The Truth is more terrifying than any fiction!
Ed Gein was a solitary man who lived on the outskirts of Plainfield, Wisconsin. In 1957 his arrest uncovered one of the most bizarre crimes in history.
Having been left alone after the death of his abusive, domineering, religiously fanatical mother, on whom his whole sense of reality was based, Gein began to descend into an insane and twisted world of grave robberies, necrophilia, cannibalism, and murder.
The 2000 film Ed Gein tells the story of a very disturbed man who did very disturbing things. His heinous acts have since inspired the villains of such horror classics as Silence of the Lambs, Texas Chainsaw Massacre, and Psycho.
Compared with the 2007 film, The Butcher of Plainfield, this film tells the story far closer to the facts. While less action packed and explicitly violent, it still comes out much more powerful by simply sticking the true case of Ed Gein.
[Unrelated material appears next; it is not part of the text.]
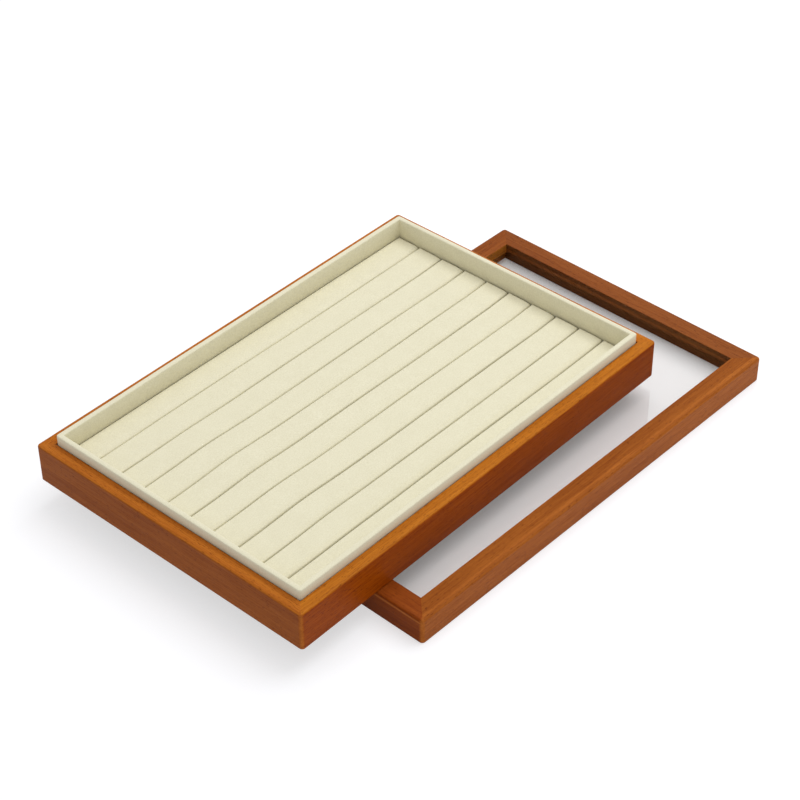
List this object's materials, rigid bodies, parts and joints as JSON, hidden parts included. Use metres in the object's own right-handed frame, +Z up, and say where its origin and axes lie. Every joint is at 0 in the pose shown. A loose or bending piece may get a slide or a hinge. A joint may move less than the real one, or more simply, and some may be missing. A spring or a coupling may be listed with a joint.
{
  "type": "ring display tray",
  "caption": "Low wooden display tray with a lift-out cloth liner of padded ring rolls, resting on its separate wood-framed glass lid.",
  "frame": {"origin": "under the middle of the box round the tray and its lid, on the surface that the lid lies on", "axes": "+X along the tray's long side and its rolls, +Y from the tray's front rail to its back rail, +Z up"},
  "size_m": [0.42, 0.2798, 0.0562],
  "materials": {
    "stained_wood": "satin stain and clear lacquer over open grain",
    "key_wood": "raw",
    "panel_board": "raw board",
    "lining_cloth": "short pile",
    "liner_board": "raw board",
    "cream_cloth": "microfibre with a short nap",
    "roll_foam": "open-cell foam",
    "clear_glass": "polished"
  },
  "bodies": {
    "lid": {"lid_rail_front": "stained_wood", "lid_rail_back": "stained_wood", "lid_rail_left": "stained_wood", "lid_rail_right": "stained_wood", "lid_corner_keys": "key_wood", "lid_glass": "clear_glass"},
    "base": {"base_rail_front": "stained_wood", "base_rail_back": "stained_wood", "base_rail_left": "stained_wood", "base_rail_right": "stained_wood", "base_corner_keys": "key_wood", "base_panel": "panel_board", "base_lining": "lining_cloth"},
    "liner": {"liner_floor": "liner_board", "liner_wall_front": "liner_board", "liner_wall_back": "liner_board", "liner_wall_left": "liner_board", "liner_wall_right": "liner_board", "liner_wrap": "cream_cloth", "roll_foam_01": "roll_foam", "roll_foam_02": "roll_foam", "roll_foam_03": "roll_foam", "roll_foam_04": "roll_foam", "roll_foam_05": "roll_foam", "roll_foam_06": "roll_foam", "roll_foam_07": "roll_foam", "roll_foam_08": "roll_foam", "roll_foam_09": "roll_foam", "roll_foam_10": "roll_foam", "roll_cover_01": "cream_cloth", "roll_cover_02": "cream_cloth", "roll_cover_03": "cream_cloth", "roll_cover_04": "cream_cloth", "roll_cover_05": "cream_cloth", "roll_cover_06": "cream_cloth", "roll_cover_07": "cream_cloth", "roll_cover_08": "cream_cloth", "roll_cover_09": "cream_cloth", "roll_cover_10": "cream_cloth"}
  },
  "joints": [
    {"name": "tray_lift", "type": "slide", "parent": "lid", "child": "base", "axis": [0, 0, 1], "range_m": [0, 0.08]},
    {"name": "liner_lift", "type": "slide", "parent": "base", "child": "liner", "axis": [0, 0, 1], "range_m": [0, 0.045]}
  ]
}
As with the real life case, there are only two actual murders; neither of which are particularly graphic but yet are horrifying in a realistic, non-sensationalized way. Most of Ed's grisly decorum and human skin garb were produced from the corpses of the more than a dozen women he excavated from the grave. It doesn't need to go into graphic detail of how Gein employed his troubling DIY skills to get the items in question from point A to point B. Watching him throw two chops of what we can only assume is human flesh in his frying pan, or dance around in human skins is more than enough to churn the stomach. This is one crime where the saying "truth is stranger than fiction" definitely holds true.
3 cans of pork and beans out of 5
Rated R for violence, sexual content, nudity, disturbing scenes.